En parallèle, un travail sur l’estime de soi va lui permettre de comprendre que s’il en est là, c’est qu’il a eu suffisamment d’amour pour lui, pour survivre dans cette famille mortifère. L’envie destructrice, elle-même, était en soi ‘amour’ de lui-même dans ce qu’elle notifiait de son manque : « C’est parce que je m’aime que je t’en voulais » dira-t-il en s’adressant à son frère mort…

Travail donc sur les affects primaires, l’émotion qui surgit, le sentiment qui s’installe et l’appropriation de soi par soi.
L’amour reste central dans le travail de la dynamique émotionnelle qui n’hésite pas creuser dans les émotions les plus archaïques, les plus agressives, voire les plus violentes car elles permettront au patient grâce leur expression de se recentrer sur lui, d’aller vers son individuation. Sans une vision des enjeux archaïques, nous passerions facilement à côte des raisons de l’envie destructrice de Michel qui s’exprimait  en facade par la culpabilité et l’anoisse.
L’interprétation kleinienne de l’envie [5] nous a amené à comprendre le sentiment de culpabilité qui entrainait dépression et envie suicidaire, dans le désir, ignoré par le sujet lui-même, de détruire la trame qui l’unissait à son frère. Trame tissée d’envie plus que de jalousie.

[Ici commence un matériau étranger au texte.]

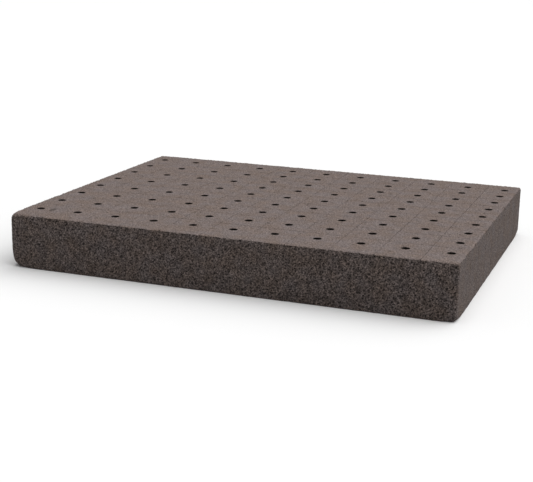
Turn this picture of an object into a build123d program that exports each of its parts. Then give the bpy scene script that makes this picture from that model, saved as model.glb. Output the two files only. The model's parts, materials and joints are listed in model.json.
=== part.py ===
"""Slit plant-propagation foam sheet: rows of small foam cells that fold open and snap apart.

The sheet lies on its underside. Narrow slits are cut down from the top face between the cells and
stop above the underside, where a thin web holds neighbouring cells together until it is snapped.
Every cell has one blind planting hole in its top.

+X runs along the long side, +Y from the front face to the back face, +Z up. The origin is the
centre of the underside. Lengths are in millimetres.
"""

import os

from build123d import *

# Cell grid
pitch = 28.575  # 1 1/8 in from hole to hole
thickness = 37.0  # 1 1/2 in nominal, a little under after slicing
columns = 11
even_rows = 8  # rows in each of the columns on the left, at one pitch
crowded_rows = 9  # rows in each of the remaining columns, closer together towards the back
even_columns = 4
row_bow = 0.025  # how far the crowded rows bow backwards halfway, as a share of the row span
loose_columns = 3  # columns at each end of the sheet whose cells fold one by one

# From the outermost holes to the sheet's faces
left_margin = 11.5
right_margin = 9.8
front_margin = 22.7
back_margin = 18.5

# Slits, and the web below them
web_height = 6.0
slit_width = 0.3
break_width = 0.1  # the web parts along this line
corner_radius = 2.0

# Planting holes
hole_radius = 2.5
hole_depth = 12.7

length = left_margin + (columns - 1) * pitch + right_margin
row_span = (even_rows - 1) * pitch
width = front_margin + row_span + back_margin


def rows_in(column):
    """How many cells a column has. Columns count from 0 at the left."""
    return even_rows if column < even_columns else crowded_rows


def hole_x(column):
    return -length / 2 + left_margin + column * pitch


def hole_y(column, row):
    """Rows count from 0 at the front. The bow is a parabola that leaves both end rows in place."""
    share = row / (rows_in(column) - 1)
    if column >= even_columns:
        share += 4 * row_bow * share * (1 - share)
    return -width / 2 + front_margin + share * row_span


def cell_sides(column, row, gap):
    """Left, right, front and back of a cell, with half the gap taken off each side that faces a slit."""
    left, right = hole_x(column) - pitch / 2 + gap / 2, hole_x(column) + pitch / 2 - gap / 2
    if column == 0:
        left = -length / 2
    if column == columns - 1:
        right = length / 2
    front, back = -width / 2, width / 2
    if row > 0:
        front = (hole_y(column, row - 1) + hole_y(column, row) + gap) / 2
    if row < rows_in(column) - 1:
        back = (hole_y(column, row) + hole_y(column, row + 1) - gap) / 2
    return left, right, front, back


def on_sheet_corner(edge):
    middle = edge @ 0.5
    return length / 2 - abs(middle.X) < slit_width and width / 2 - abs(middle.Y) < slit_width


def foam_piece(name, column, rows):
    """Cells of one column, each a solid of its own: a wider web below, the slit cell above."""
    with BuildPart() as piece:
        for bottom, top, gap in ((0, web_height, break_width), (web_height, thickness, slit_width)):
            with BuildSketch(Plane.XY.offset(bottom)):
                for row in rows:
                    left, right, front, back = cell_sides(column, row, gap)
                    with Locations(((left + right) / 2, (front + back) / 2)):
                        Rectangle(right - left, back - front)
            extrude(amount=top - bottom)
        with Locations(*[(hole_x(column), hole_y(column, row), thickness) for row in rows]):
            Hole(radius=hole_radius, depth=hole_depth)
        corners = piece.edges().filter_by(Axis.Z).filter_by(on_sheet_corner)
        if corners:
            fillet(corners, radius=corner_radius)
    piece.part.label = name
    export_step(piece.part, f"parts/{name}.step")
    return piece


os.makedirs("parts", exist_ok=True)

# The middle columns fold as whole strips, and the ones at both ends cell by cell from the front
for column in range(columns):
    if loose_columns <= column < columns - loose_columns:
        foam_piece(f"strip_{column + 1:02d}", column, range(rows_in(column)))
    else:
        for row in range(rows_in(column)):
            foam_piece(f"cell_{column + 1:02d}_{row + 1}", column, [row])
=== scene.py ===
"""Looks for the slit foam sheet: every CAD node is replaced by a foam piece with porous cut faces,
round planting holes and worn edges. Everything is in metres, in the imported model's frame."""

import json
import math

import bpy
import numpy as np
from mathutils import Matrix, Vector

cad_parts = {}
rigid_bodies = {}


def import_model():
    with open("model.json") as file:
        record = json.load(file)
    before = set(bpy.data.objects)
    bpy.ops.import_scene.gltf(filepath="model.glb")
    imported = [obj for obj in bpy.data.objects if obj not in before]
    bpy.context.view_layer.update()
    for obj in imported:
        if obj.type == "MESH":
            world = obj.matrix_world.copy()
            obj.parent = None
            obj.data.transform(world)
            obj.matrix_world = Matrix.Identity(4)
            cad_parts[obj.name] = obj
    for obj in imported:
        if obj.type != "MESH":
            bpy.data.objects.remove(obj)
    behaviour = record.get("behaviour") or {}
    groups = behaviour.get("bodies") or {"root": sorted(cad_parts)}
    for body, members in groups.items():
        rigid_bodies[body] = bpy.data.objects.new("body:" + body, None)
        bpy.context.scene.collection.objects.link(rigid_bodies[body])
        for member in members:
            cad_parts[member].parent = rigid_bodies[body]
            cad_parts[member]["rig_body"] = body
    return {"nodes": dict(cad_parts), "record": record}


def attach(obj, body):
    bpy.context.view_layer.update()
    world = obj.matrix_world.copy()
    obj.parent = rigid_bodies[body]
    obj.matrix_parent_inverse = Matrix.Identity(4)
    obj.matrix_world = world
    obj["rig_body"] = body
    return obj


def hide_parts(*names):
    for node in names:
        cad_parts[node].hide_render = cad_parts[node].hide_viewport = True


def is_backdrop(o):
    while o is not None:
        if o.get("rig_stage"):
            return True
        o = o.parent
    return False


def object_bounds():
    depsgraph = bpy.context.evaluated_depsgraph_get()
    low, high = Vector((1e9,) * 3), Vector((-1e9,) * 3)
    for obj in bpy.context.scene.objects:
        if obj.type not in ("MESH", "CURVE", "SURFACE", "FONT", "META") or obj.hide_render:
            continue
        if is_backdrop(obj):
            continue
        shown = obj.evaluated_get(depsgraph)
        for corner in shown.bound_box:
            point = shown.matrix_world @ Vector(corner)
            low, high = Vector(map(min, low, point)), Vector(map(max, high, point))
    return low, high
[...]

Le patient nous apporte la matière avec laquelle nous le faisons travailler, dans l’instant de la séance. Cependant le thérapeute ne peut pas se contenter d’un ici et maintenant sans avoir un ou deux coup d’avance sur la compréhension de ce qui agit de l’intérieur, de ce qui meut les patients dans leurs névroses..

[1] Hanna Segal, Introduction à l’œuvre de Mélanie Klein, Paris, 1969,PUF, collection “Bibliothèque de psychanalyse” 2000
[2] Donald W. Winnicott, La mère suffisamment bonne, “Petite Bibliothèque Payot”, 2006
[3] Terme introduit par S. Freud qui conçoit le pare-excitation comme un filtre mis au service de notre constitution biologique pour parer à des excitations exogènes si fortes qu’elles ne pourraient être ensuite déchargées. Le phénomène de pare-excitation consiste surtout en une fonction, celle de préserver l’équilibre psychique de l’individu en filtrant sa perception de la réalité extérieure. Une perception trop brutale d’excitations exogènes violentes crée un traumatisme.
[4] Mélanie Klein, Deuil et dépression, Payot, coll. “Petite Bibliothèque Payot”, 2004,
[5] Klein, Envie et gratitude ”(1957), in Envie et gratitude et autres essais, trad. V. Smirnoff, Paris, Gallimard “ Tel ”, 1981 L’envie exprime presque exclusivement un souhait de destruction. L’envie serait l’expression la plus pure des pulsions destructrices.